Exactly and only the lines from the one containing "own_mesh(spring)" through the one containing "context.scene.collection.objects.link(floor)" are to be repeated, both ends included.

begin Data shown

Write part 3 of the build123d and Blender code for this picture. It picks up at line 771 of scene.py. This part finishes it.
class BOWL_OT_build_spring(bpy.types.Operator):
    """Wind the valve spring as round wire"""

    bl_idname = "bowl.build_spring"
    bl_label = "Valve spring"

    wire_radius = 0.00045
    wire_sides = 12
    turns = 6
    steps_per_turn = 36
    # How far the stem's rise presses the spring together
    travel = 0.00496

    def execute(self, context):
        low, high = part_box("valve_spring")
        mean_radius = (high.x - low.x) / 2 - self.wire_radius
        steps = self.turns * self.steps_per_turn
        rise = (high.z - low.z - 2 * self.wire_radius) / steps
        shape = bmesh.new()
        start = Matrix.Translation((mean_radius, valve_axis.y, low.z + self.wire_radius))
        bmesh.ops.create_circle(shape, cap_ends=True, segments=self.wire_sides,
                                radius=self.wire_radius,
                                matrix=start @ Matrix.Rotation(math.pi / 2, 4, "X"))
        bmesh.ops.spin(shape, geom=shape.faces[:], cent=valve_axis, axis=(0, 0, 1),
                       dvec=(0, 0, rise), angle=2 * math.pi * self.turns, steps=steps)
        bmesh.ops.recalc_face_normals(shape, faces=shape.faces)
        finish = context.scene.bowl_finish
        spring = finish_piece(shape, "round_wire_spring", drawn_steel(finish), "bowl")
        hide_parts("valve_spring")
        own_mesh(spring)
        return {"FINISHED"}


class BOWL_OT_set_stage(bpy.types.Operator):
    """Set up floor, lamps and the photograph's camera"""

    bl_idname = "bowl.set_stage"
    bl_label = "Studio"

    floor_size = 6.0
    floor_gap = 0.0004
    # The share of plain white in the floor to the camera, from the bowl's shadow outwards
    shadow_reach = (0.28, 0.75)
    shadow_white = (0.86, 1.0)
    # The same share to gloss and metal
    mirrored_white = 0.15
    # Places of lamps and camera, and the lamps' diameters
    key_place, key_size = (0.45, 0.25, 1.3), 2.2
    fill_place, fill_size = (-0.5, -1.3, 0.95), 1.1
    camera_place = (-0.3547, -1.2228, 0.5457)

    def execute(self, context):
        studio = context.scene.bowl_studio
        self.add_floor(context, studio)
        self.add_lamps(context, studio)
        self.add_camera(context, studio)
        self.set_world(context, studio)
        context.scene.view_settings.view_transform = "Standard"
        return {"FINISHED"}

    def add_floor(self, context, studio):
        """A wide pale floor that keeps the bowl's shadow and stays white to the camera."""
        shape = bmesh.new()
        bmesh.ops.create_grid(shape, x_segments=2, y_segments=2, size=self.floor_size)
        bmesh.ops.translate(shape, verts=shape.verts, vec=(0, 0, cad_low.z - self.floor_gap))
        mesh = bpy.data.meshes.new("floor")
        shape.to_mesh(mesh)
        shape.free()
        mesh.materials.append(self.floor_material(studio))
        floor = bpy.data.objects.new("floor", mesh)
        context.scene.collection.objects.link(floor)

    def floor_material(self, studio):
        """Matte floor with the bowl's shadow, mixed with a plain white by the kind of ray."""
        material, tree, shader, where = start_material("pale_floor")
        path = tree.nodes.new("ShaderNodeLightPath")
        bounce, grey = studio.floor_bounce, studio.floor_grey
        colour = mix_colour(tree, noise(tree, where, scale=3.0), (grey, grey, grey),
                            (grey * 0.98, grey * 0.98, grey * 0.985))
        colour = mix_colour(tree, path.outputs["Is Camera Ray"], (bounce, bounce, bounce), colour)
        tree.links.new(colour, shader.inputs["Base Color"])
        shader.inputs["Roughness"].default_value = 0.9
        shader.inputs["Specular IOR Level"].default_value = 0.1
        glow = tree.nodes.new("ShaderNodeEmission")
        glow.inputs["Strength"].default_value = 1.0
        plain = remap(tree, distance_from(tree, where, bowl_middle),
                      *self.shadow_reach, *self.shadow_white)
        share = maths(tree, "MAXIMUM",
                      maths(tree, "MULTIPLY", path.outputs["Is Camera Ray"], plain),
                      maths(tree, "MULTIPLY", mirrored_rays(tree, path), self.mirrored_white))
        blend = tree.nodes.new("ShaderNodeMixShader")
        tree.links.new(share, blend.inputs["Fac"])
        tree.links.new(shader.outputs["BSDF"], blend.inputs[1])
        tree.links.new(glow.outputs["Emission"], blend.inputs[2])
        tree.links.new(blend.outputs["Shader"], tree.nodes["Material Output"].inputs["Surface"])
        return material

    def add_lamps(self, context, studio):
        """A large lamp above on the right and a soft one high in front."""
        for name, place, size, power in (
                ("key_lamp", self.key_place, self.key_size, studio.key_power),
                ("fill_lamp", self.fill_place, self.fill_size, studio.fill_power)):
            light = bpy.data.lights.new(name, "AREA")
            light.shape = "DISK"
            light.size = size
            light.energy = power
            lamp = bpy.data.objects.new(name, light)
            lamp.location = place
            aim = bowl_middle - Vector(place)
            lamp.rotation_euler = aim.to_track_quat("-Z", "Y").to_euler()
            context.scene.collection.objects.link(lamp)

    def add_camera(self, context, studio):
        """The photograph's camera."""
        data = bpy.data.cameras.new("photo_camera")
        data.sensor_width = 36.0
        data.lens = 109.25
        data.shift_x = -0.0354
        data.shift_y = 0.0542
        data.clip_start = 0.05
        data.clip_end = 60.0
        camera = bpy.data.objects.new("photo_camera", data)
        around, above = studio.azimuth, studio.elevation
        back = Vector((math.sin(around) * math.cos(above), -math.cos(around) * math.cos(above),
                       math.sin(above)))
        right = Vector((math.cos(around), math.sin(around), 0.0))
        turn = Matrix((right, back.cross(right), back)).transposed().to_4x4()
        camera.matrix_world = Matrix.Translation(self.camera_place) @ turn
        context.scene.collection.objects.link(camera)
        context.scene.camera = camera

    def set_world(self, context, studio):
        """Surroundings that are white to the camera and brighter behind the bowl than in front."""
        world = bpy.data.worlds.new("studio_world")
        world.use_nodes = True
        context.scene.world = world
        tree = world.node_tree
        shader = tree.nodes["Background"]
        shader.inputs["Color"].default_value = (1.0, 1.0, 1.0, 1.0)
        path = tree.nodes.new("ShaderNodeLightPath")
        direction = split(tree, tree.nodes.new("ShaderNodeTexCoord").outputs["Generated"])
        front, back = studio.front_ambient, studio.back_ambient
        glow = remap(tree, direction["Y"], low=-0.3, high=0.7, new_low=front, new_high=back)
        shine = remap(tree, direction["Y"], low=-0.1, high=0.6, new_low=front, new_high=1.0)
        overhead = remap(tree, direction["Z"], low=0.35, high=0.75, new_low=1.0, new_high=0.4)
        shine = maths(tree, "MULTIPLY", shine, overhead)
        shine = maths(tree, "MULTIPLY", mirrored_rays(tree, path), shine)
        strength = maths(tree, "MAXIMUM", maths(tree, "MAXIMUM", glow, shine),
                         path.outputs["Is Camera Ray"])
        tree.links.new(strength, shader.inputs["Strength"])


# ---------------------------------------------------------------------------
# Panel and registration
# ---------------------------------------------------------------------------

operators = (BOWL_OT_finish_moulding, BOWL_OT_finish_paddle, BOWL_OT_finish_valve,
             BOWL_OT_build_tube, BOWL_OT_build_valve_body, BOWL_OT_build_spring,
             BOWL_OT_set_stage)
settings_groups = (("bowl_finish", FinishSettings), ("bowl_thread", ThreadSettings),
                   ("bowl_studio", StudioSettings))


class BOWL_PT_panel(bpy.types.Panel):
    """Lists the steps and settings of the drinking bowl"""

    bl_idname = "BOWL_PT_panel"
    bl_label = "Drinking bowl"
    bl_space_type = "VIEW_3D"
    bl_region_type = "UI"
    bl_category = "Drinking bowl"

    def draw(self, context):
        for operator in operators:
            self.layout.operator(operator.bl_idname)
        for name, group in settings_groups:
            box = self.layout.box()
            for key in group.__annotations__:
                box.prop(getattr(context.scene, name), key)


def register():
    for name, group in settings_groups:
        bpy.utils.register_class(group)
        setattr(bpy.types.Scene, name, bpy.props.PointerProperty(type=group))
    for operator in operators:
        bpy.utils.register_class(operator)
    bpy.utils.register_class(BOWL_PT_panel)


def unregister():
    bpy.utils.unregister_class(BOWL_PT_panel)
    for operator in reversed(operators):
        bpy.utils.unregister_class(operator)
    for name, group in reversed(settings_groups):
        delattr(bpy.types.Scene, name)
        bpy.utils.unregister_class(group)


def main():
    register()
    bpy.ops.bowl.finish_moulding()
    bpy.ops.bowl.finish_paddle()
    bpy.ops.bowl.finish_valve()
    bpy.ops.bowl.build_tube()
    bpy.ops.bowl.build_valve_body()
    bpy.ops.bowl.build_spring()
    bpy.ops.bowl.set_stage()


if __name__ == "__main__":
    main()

end Data shown

## Final answer
        own_mesh(spring)
        return {"FINISHED"}


class BOWL_OT_set_stage(bpy.types.Operator):
    """Set up floor, lamps and the photograph's camera"""

    bl_idname = "bowl.set_stage"
    bl_label = "Studio"

    floor_size = 6.0
    floor_gap = 0.0004
    # The share of plain white in the floor to the camera, from the bowl's shadow outwards
    shadow_reach = (0.28, 0.75)
    shadow_white = (0.86, 1.0)
    # The same share to gloss and metal
    mirrored_white = 0.15
    # Places of lamps and camera, and the lamps' diameters
    key_place, key_size = (0.45, 0.25, 1.3), 2.2
    fill_place, fill_size = (-0.5, -1.3, 0.95), 1.1
    camera_place = (-0.3547, -1.2228, 0.5457)

    def execute(self, context):
        studio = context.scene.bowl_studio
        self.add_floor(context, studio)
        self.add_lamps(context, studio)
        self.add_camera(context, studio)
        self.set_world(context, studio)
        context.scene.view_settings.view_transform = "Standard"
        return {"FINISHED"}

    def add_floor(self, context, studio):
        """A wide pale floor that keeps the bowl's shadow and stays white to the camera."""
        shape = bmesh.new()
        bmesh.ops.create_grid(shape, x_segments=2, y_segments=2, size=self.floor_size)
        bmesh.ops.translate(shape, verts=shape.verts, vec=(0, 0, cad_low.z - self.floor_gap))
        mesh = bpy.data.meshes.new("floor")
        shape.to_mesh(mesh)
        shape.free()
        mesh.materials.append(self.floor_material(studio))
        floor = bpy.data.objects.new("floor", mesh)
        context.scene.collection.objects.link(floor)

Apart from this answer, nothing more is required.